Copy exactly the lines of the material below that run from the one containing "imported = [obj" through the one containing "bpy.data.objects.remove(obj)". Copy no other lines.

>> START

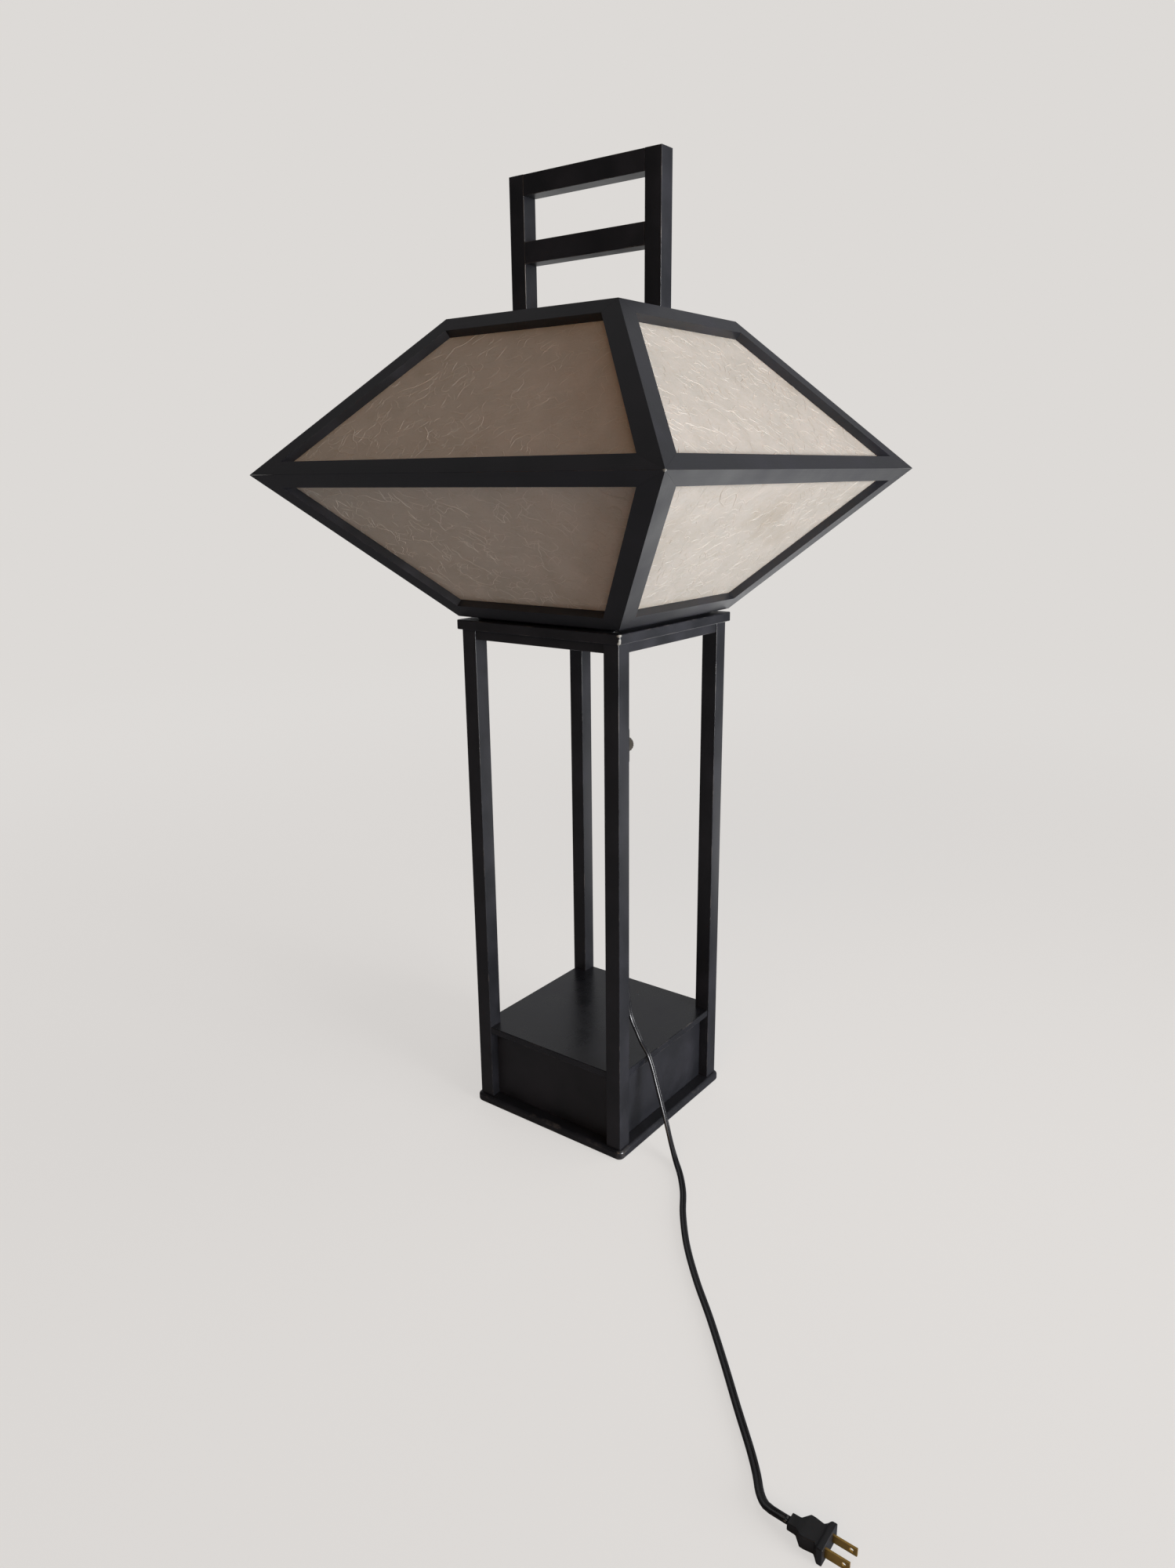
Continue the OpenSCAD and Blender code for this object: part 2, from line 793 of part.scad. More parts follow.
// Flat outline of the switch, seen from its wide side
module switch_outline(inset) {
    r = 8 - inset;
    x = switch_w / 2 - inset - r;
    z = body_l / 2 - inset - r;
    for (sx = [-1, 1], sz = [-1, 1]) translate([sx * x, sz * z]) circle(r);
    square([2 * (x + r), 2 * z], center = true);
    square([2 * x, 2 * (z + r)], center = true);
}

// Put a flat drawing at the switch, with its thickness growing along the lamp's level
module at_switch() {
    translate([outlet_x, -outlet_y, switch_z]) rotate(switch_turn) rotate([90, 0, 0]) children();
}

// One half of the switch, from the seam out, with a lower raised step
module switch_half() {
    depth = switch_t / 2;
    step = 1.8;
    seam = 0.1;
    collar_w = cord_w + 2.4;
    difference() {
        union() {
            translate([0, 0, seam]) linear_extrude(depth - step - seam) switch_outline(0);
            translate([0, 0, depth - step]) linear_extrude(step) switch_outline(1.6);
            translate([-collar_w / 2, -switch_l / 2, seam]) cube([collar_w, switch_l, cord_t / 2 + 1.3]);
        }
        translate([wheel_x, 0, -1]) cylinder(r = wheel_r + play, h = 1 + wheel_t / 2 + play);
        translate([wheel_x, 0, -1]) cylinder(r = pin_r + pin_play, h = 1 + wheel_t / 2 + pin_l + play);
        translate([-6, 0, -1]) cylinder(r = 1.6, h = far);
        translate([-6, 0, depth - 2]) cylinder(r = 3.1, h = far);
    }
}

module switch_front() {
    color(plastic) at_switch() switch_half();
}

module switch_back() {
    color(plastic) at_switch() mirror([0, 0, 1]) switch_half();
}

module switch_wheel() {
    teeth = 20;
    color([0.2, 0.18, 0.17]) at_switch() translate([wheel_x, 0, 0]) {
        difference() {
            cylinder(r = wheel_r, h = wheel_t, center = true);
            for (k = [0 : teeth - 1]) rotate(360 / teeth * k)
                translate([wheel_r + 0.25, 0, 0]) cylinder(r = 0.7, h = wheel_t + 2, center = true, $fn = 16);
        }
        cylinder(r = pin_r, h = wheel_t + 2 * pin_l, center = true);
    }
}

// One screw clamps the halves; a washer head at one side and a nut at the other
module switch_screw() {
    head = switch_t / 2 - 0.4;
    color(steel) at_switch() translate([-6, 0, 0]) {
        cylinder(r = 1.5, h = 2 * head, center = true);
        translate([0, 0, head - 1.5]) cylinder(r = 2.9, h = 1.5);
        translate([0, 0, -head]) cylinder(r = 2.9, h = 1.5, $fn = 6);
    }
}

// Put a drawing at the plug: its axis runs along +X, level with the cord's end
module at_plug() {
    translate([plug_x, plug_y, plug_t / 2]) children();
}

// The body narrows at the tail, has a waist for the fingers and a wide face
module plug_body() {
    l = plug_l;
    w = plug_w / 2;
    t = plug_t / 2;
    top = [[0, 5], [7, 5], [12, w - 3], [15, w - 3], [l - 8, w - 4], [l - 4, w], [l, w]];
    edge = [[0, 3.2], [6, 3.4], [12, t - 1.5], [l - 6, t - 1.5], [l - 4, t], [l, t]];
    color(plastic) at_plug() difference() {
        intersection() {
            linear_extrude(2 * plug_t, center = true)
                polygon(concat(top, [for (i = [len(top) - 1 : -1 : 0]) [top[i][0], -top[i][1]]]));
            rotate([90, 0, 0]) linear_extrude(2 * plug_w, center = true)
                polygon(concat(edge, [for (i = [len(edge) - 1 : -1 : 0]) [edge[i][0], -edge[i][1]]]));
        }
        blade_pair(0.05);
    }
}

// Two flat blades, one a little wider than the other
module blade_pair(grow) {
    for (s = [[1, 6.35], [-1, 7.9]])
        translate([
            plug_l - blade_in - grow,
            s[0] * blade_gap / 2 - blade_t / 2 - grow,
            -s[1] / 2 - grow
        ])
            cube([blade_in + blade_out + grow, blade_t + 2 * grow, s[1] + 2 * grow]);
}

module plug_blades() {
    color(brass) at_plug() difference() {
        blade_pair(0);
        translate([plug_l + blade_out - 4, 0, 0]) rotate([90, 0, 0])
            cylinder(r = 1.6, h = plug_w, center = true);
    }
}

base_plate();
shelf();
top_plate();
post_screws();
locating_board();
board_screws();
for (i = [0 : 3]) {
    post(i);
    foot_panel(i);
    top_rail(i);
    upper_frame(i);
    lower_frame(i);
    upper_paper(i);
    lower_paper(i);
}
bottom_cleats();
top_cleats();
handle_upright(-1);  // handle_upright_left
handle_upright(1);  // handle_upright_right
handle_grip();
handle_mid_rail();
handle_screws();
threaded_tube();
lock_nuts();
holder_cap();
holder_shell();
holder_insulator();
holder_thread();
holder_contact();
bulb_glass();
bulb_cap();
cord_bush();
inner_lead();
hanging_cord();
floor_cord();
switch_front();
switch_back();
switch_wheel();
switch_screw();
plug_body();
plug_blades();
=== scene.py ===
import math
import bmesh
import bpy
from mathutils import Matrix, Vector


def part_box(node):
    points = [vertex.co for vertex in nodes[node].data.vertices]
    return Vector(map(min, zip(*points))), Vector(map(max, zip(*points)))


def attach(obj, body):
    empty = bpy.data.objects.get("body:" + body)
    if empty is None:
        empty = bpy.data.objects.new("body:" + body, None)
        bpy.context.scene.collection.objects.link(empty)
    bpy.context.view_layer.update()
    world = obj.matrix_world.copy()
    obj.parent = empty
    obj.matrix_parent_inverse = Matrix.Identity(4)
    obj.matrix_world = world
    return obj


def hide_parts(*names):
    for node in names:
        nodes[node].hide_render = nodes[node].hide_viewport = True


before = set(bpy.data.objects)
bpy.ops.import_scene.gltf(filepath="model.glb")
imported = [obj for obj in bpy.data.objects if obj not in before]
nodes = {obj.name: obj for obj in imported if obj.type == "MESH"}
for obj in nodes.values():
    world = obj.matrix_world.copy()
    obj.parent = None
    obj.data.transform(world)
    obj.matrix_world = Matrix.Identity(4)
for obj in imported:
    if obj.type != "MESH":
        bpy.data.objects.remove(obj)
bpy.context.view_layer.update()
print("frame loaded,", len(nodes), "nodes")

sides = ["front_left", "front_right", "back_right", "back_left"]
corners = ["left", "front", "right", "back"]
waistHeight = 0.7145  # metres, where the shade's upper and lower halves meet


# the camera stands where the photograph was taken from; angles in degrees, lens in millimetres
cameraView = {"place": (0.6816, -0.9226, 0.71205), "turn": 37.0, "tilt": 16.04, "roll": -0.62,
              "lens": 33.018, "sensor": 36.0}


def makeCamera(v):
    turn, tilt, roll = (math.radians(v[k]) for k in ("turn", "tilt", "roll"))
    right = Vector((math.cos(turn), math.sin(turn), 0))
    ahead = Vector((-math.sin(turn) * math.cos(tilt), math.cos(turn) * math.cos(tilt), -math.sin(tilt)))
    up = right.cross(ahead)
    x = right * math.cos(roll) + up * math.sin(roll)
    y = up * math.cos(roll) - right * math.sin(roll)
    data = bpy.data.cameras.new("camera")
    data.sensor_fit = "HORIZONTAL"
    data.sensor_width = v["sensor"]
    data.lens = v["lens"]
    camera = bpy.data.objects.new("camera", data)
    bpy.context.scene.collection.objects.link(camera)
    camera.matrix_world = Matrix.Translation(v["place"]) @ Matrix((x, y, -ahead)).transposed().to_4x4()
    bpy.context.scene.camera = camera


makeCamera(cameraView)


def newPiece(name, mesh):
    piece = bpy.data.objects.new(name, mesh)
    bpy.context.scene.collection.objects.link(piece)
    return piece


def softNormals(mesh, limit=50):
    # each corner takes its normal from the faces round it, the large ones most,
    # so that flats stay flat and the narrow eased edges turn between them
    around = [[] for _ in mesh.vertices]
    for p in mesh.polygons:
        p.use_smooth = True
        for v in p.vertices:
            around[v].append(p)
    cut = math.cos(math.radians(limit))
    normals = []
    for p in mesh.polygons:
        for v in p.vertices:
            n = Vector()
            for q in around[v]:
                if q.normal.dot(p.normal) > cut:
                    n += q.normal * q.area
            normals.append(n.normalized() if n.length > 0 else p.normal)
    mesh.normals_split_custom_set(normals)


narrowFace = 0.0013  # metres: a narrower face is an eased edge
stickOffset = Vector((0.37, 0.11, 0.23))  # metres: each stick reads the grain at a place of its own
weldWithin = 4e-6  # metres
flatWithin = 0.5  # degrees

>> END

- **Solution**:
imported = [obj for obj in bpy.data.objects if obj not in before]
nodes = {obj.name: obj for obj in imported if obj.type == "MESH"}
for obj in nodes.values():
    world = obj.matrix_world.copy()
    obj.parent = None
    obj.data.transform(world)
    obj.matrix_world = Matrix.Identity(4)
for obj in imported:
    if obj.type != "MESH":
        bpy.data.objects.remove(obj)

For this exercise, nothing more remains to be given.